Nearly everyone Musuraca met with had worked with her in a previous company where the staff had been laid off. “Before you attach your name to someone else so permanently, make sure you want to do that,” Musuraca said. “It’s like a marriage. Your reputation becomes tied to their reputation.”

And, like signing a prenuptial agreement, Musuraca and her five partners wrote into their contract a clause allowing a partner to be voted out of the firm by the remaining partners. Though it was awkward to discuss how to dissolve the partnership before it began, she said it was important that those who were not contributing could be removed if necessary.

Will the partnership incorporate?
After you’ve chosen your partners, the next consideration is whether the group will incorporate. While the primary legal benefit of incorporating as an S Corp, or limited liability corporation (LLC), is to remove personal liability from one’s business endeavors, the effort can also pay off for a virtual firm by attracting bigger clients.

As individual contractors, Giordano said her group would not have been able to attract its larger projects without taking this step. Because the group of three formed an LLC, potential clients saw the company as more stable and committed. That translated into a high-profile Web project working with a video game company. The client, said Giordano, was set on using a consulting firm instead of an individual contractor.

But the other benefit of incorporating is that it helps clarify each partner’s role on paper and solidifies the relationship among the members.

“It gives the group a sense of credibility,” said Musuraca, who noted the importance of having agreements and contracts among the group members. “We are accountable to each other in a way you would not be if you are pulling people in to do contract work with.”

How will you sell the virtual firm to potential clients?
Explaining to a potential client that the partners work from home but are agile and connected enough to handle all client needs could be a potential challenge. Emphasizing the client benefits is how Musuraca and 8 Sharp have handled this issue.

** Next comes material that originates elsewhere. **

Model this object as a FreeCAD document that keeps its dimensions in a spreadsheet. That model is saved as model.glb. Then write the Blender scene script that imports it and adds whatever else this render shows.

A major selling point is that the firm charges a rate between 25 and 50 percent less than what other competing consultancies charge, she said.

“Working in a virtual model with no office and no overhead, they’re getting a really good rate out of it,” said Musuraca. “And they’re getting a much better quality product than they would if they had to go with less experienced freelancers.”

Emphasizing the bottom line also works for Giordano. When she explains that if the company rented a New York office space, its rates would increase by nearly 50 percent, clients are “right in tune with it,” said Giordano. “They understand immediately. We have a lot of meetings over dinner or coffee.”

Besides the bottom line, both firms explain they can work on-site if a client needs them to, or they can be contacted via phone, cell, e-mail, or Instant Messenger. That type of availability, coupled with lower rates, has won clients for both firms.

How will the workflow operate?
Any virtual firm needs to figure out how partners will handle the projects. You will need to incorporate all project management, billing, accounting, and other business-related matters into this equation. Paul Hoover, a Seattle-based partner with Red Squirrel Design, Inc., works with his brother, Dave Hoover, who is based in Chicago. For this virtual firm, the type of work the client needs determines the point of contact.

For example, a recent client required an Internet-based database, and though Paul brought the client to the firm, Dave will handle the project because his expertise more closely matches the project’s demands. The two have also determined that Dave will be responsible for the financials of the company, including invoicing, payroll, and taxes.

The pair also posts client notes on a “Wiki,” a freeware program that can easily update Web pages. Each client has its own Wiki that the brothers rely on to stay informed.

Clients of 8 Sharp, on the other hand, work with whoever has brought them to the firm, and that partner acts as a project manager and brings in other partners’ expertise whenever it’s needed, while Musuraca handles the billing. The group communicates via e-mail and phone, and posts project information on a secured bulletin board.

“Most of the time, if you’re going to make it work, you’ve really got to bring in your own client and use people to fill them in,” Musuraca said.

How will you handle individual jobs?
Because a virtual firm, in many ways, exists so that teams can be inexpensively created and re-created with ease to meet client needs, there will sometimes be cases where only a single person is needed on a project.

Figuring out how individual billing will work beforehand is essential to avoid conflict. For Giordano at Thrilltek, when a partner brings in a client that requires just the single partner’s time, the partner still bills the job through Thrilltek. Because each person has been assigned different tasks associated with every client, such as invoicing or collections, the fee is divided between the partners.

For Musuraca and 8 Sharp, if a partner brings in a client whose project requires just that person’s expertise, the billing is done through 8 Sharp. But, in this case, the partner bills the company for his or her hours and then collects the entire fee, sans a small administrative charge.

“That was one of the agreements we had to make. If you had a project that was just your own, you had to bill it through the company,” Musuraca said. “You have to be faithful.”